Topics of interest include:

- truth in fiction, literature, narration
- analyses of lying, bullshitting, pretending, story-telling, irony etc.
- the relation of non-truthful language to notions like common ground,
discourse updates, and commitments
- the role of lying and deception and other non-cooperative language for
conversations, discourse structure and the common ground
- approaches to non-cooperative discourse
- psycho- and neurolinguistic studies of these phenomena and their acquisition
and their relations to Theory of Mind and other cognitive capacities

Invited speakers:

- Regine Eckardt (Konstanz)
- Jörg Meibauer (Mainz)

Organized by Daniel Gutzmann (Cologne), Emar Maier (Groningen), and Katharina
Turgay (Landau)


2nd Call for Papers:

We invite submissions of anonymous two-page abstracts (including references
etc.) for 20 minute talks (plus 10 minutes discussion).
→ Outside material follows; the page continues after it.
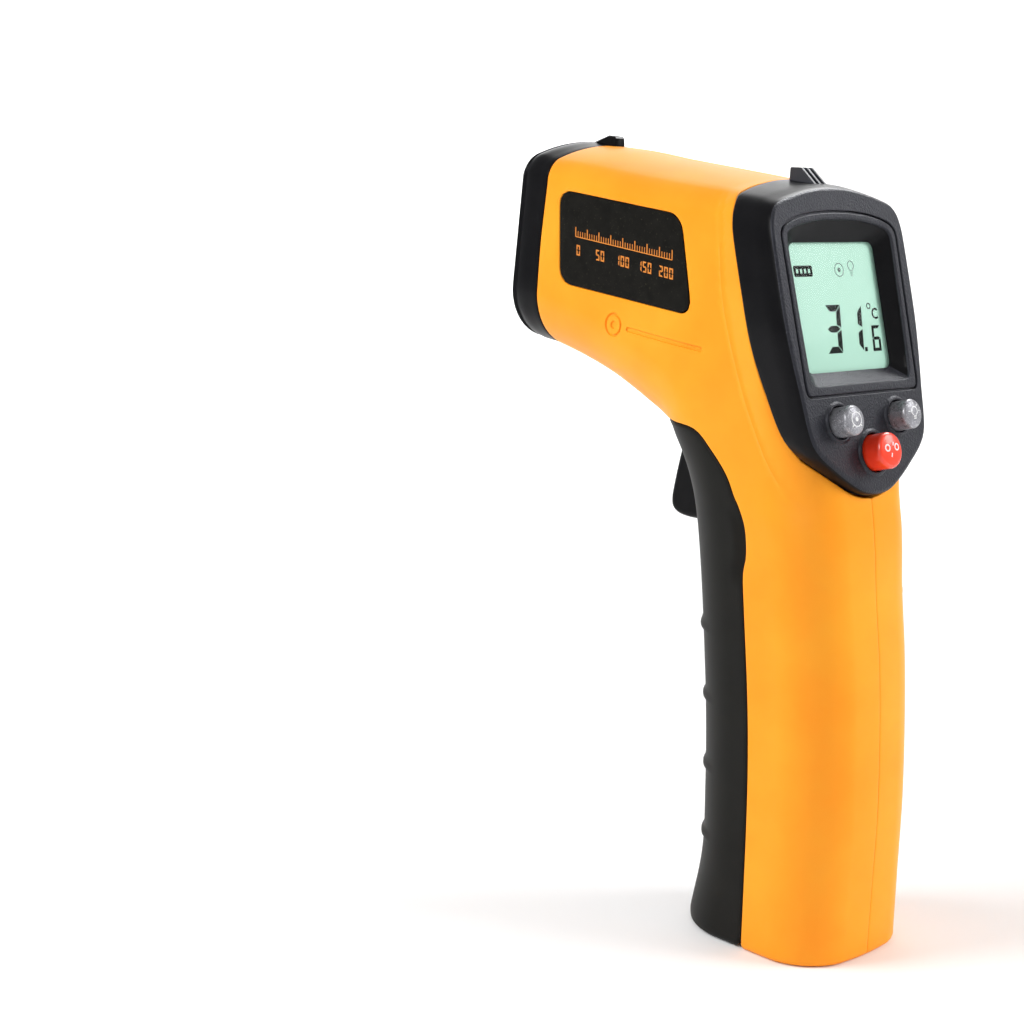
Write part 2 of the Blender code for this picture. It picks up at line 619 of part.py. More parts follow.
key("laser_button", mirror_button(SIDE_BUTTON), GREY)
key("backlight_button", SIDE_BUTTON, GREY)
key("unit_button", UNIT_BUTTON, RED)
tact_switch("laser_switch", mirror_button(SIDE_BUTTON))
tact_switch("backlight_switch", SIDE_BUTTON)
tact_switch("unit_switch", UNIT_BUTTON)


# ---- trigger -------------------------------------------------------------------------------
def make_trigger():
    front = catmull(((24.6, 107.2), (26.6, 103.0), (28.9, 98.1), (30.9, 91.5), (32.2, 86.2)), 2)
    tip = catmull(((32.2, 86.2), (32.0, 83.9), (30.5, 82.4), (27.5, 81.8), (22.8, 81.7)), 2)
    rear = ((20.6, 83.4), (19.4, 88.5), (18.2, 96.0), (17.9, 103.5), (18.5, 107.2))
    crown = arc(TRIGGER_PIVOT, 3.1, 175, 5, 8)
    outline = front + tip[1:] + list(rear) + crown
    trigger = prism("trigger", outline, SIDE, -TRIGGER_HALF_WIDTH, TRIGGER_HALF_WIDTH, BLACK)
    edge = trigger.modifiers.new("edge", 'BEVEL')
    edge.width = 0.9 * MM
    edge.segments = 2
    edge.limit_method = 'ANGLE'
    edge.angle_limit = math.radians(50)
    boolean(trigger, rod("trigger_bore", 1.3, (0, *TRIGGER_PIVOT), (1, 0, 0), -9, 9, None, 14))
    return set_origin(trigger, (0, *TRIGGER_PIVOT))


def helix(origin, out, across, radius, length, turns, per_turn):
    """Points of a coil that starts at `origin` and runs along `out`."""
    out, across = Vector(out), Vector(across)
    third = out.cross(across)
    count = round(turns * per_turn)
    points = []
    for step in range(count + 1):
        angle = math.tau * step / per_turn
        points.append(Vector(origin) + out * (length * step / count)
                      + (across * math.cos(angle) + third * math.sin(angle)) * radius)
    return points


make_trigger()
rod("trigger_pin", 1.0, (0, *TRIGGER_PIVOT), (1, 0, 0), -10.0, 10.0, STEEL, 14)
wire("trigger_spring", helix((0, 8.9, 101.0), (0, 1, 0), (1, 0, 0), 2.0, 8.0, 4, 8), 0.3, STEEL)
switch = box("trigger_switch", (-3.2, 8.3, 91.6), (3.2, 12.0, 97.4), SWITCH)
boolean(switch, rod("trigger_switch_plunger", 1.5, (0, 0, 94.5), (0, 1, 0), 11.0, 13.6, None, 12),
        'UNION')


# ---- optics in the nose --------------------------------------------------------------------
lens_profile = [(6.9 * math.sin(t), -3.9 - 0.9 * (1 - math.cos(t))) for t in (0.0, 0.5, 1.0)]
turned("ir_lens", lens_profile + [(6.9, -4.9), (6.9, -6.3), (0, -6.3)], LENS_CENTRE, NOSE_OUT, LENS, 24)
turned("lens_tube", ((8.0, -6.6), (8.0, -20.0), (5.4, -20.0), (5.4, -6.6)), LENS_CENTRE, NOSE_OUT,
       TRAY_PLASTIC, 24, tube=True)
turned("thermopile_sensor", ((0, -14.9), (2.7, -14.9), (2.7, -18.6), (4.6, -18.6), (4.6, -19.6),
                             (0, -19.6)), LENS_CENTRE, NOSE_OUT, STEEL, 20)
nose_frame = axes(LENS_CENTRE, (1, 0, 0), (0, -math.sin(NOSE_TILT), math.cos(NOSE_TILT)))
prism("sensor_pcb", rounded_rectangle(22, 19, 1.0, 1), nose_frame, 20.3, 21.6, BOARD)
turned("laser_module", ((0, -4.0), (2.2, -4.0), (3.0, -4.8), (3.0, -15.0), (0, -15.0)), LASER_CENTRE,
       NOSE_OUT, BRASS, 20)
turned("laser_window", ((0, -0.9), (2.1, -0.9), (2.1, -2.0), (0, -2.0)), LASER_CENTRE, NOSE_OUT,
       CLEAR, 16)


# ---- battery bay ---------------------------------------------------------------------------
def make_tray():
    half, rear, front, low, high = TRAY
    tray = box("battery_tray", (-half, rear, low), (half, front, high), TRAY_PLASTIC)
    for side in (-1, 1):
        x_low, x_high = sorted((side * 0.5, side * (half - TRAY_WALL)))
        boolean(tray, box(f"cell_bay_{side}", (x_low, rear + TRAY_WALL, low + TRAY_WALL),
                          (x_high, front + 9.0, high - TRAY_WALL)))
    return tray


def cell(name, x, up):
    """A AAA cell; `up` is +1 when its button end is at the top."""
    half = CELL_LENGTH / 2
    profile = ((0, half + 0.8), (1.9, half + 0.8), (1.9, half), (CELL_RADIUS - 0.5, half),
               (CELL_RADIUS, half - 0.5), (CELL_RADIUS, -half + 0.3), (CELL_RADIUS - 0.3, -half),
               (0, -half))
    turned(name, profile, (x, CELL_Y, CELL_Z + half), (0, 0, up), CELL, 20)


def contact_spring(name, x, low):
    wire(name, helix((x, CELL_Y, low), (0, 0, 1), (1, 0, 0), 3.0, 3.4, 2.5, 8), 0.35, STEEL)


make_tray()
cell("cell_left", -CELL_X, 1)
cell("cell_right", CELL_X, -1)
tray_floor = TRAY[3] + TRAY_WALL
tray_roof = TRAY[4] - TRAY_WALL
contact_spring("contact_spring_lower", -CELL_X, tray_floor + 0.3)
contact_spring("contact_spring_upper", CELL_X, CELL_Z + CELL_LENGTH + 0.5)
for name, x, low in (("contact_plate_upper", -CELL_X, tray_roof - 0.9),
                     ("contact_plate_lower", CELL_X, tray_floor + 0.3)):
    box(name, (x - 4.0, CELL_Y - 5.2, low), (x + 4.0, CELL_Y + 1.8, low + 0.6), STEEL)


# ---- fixings and wiring --------------------------------------------------------------------
def casing_screw(name, place):
    profile = ((0, 7.9), (1.6, 7.9), (2.05, 7.3), (2.05, 6.3), (1.1, 6.3), (1.1, -5.4), (0, -6.4))
    screw = turned(name, profile, (0, *place), (1, 0, 0), STEEL, 14)
    for number, (dy, dz) in enumerate(((1.3, 0.28), (0.28, 1.3)), 1):
        y, z = place
        boolean(screw, box(f"{name}_recess_{number}", (7.0, y - dy, z - dz), (9.0, y + dy, z + dz)))


for number, place in enumerate(SCREW_PLACES, 1):
    casing_screw(f"casing_screw_{number}", place)
for name, x, material in (("battery_lead_red", -5.0, RED_WIRE), ("battery_lead_black", 5.0, BLACK_WIRE)):
    route = ((x, -2.6, TRAY[4] + 0.6), (x, -2.9, 70.0), (x * 0.8, -3.4, 80.0), (x * 0.7, -5.6, 91.8))
    wire(name, catmull(route, 3), 0.7, material)
wire("sensor_lead", catmull(((-5.0, 43.3, 132.6), (-6.5, 36.0, 131.6), (-7.0, 24.0, 129.0),
                             (-6.0, 12.0, 126.5), (-5.0, 2.2, 126.0)), 3), 1.1, GREY_WIRE)
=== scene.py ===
"""Looks of the infrared thermometer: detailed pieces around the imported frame.

Design axes are those of the frame, in millimetres, with y moved by FRAME_Y: +Y is towards the
nose, +X to the right as seen from behind the display, and Z = 0 under the handle."""
import math

import bmesh
import bpy
import numpy as np
from mathutils import Matrix, Vector


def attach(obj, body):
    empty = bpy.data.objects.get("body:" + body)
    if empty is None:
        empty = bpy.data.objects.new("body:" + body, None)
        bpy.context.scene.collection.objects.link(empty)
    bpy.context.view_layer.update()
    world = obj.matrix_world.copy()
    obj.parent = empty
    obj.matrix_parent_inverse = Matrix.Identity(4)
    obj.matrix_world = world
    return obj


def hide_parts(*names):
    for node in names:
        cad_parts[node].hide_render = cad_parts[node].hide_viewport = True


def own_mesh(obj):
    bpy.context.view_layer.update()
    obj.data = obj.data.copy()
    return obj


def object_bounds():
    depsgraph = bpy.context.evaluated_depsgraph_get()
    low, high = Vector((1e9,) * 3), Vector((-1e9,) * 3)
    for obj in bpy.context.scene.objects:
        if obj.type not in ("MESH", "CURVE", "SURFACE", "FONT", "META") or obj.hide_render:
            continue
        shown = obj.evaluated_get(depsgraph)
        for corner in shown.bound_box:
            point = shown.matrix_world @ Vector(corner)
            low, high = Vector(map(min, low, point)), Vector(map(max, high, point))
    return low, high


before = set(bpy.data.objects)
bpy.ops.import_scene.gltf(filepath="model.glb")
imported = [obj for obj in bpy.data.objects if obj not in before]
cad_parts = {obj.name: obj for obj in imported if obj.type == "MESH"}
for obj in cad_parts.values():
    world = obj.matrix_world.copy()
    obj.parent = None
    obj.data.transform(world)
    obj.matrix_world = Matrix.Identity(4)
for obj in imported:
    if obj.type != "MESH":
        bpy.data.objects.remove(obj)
cad_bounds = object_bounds()

MM = 0.001
FRAME_Y = -23.94
GAP = 0.24                # visible width of a seam
WALL = 1.7                # thickness of the moulded skins
SEAM_ROUND = 0.3          # edge radius along the seams
MOULD_ROUND = 0.1         # edge radius where the two orange halves meet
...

Please submit them in
pdf-format via email to: 
turgay at uni-landau.de

The workshop will be part of the 41st annual meeting of the German Linguistics
Society (DGfS 2019) to be held at the University of Bremen from March 6-8,
2019. Participants will have to register for the conference and are not
supposed to give talks at other workshops.

Dates:

Deadline for abstract submission: August 15, 2018.
Notification of acceptance: September 15, 2018.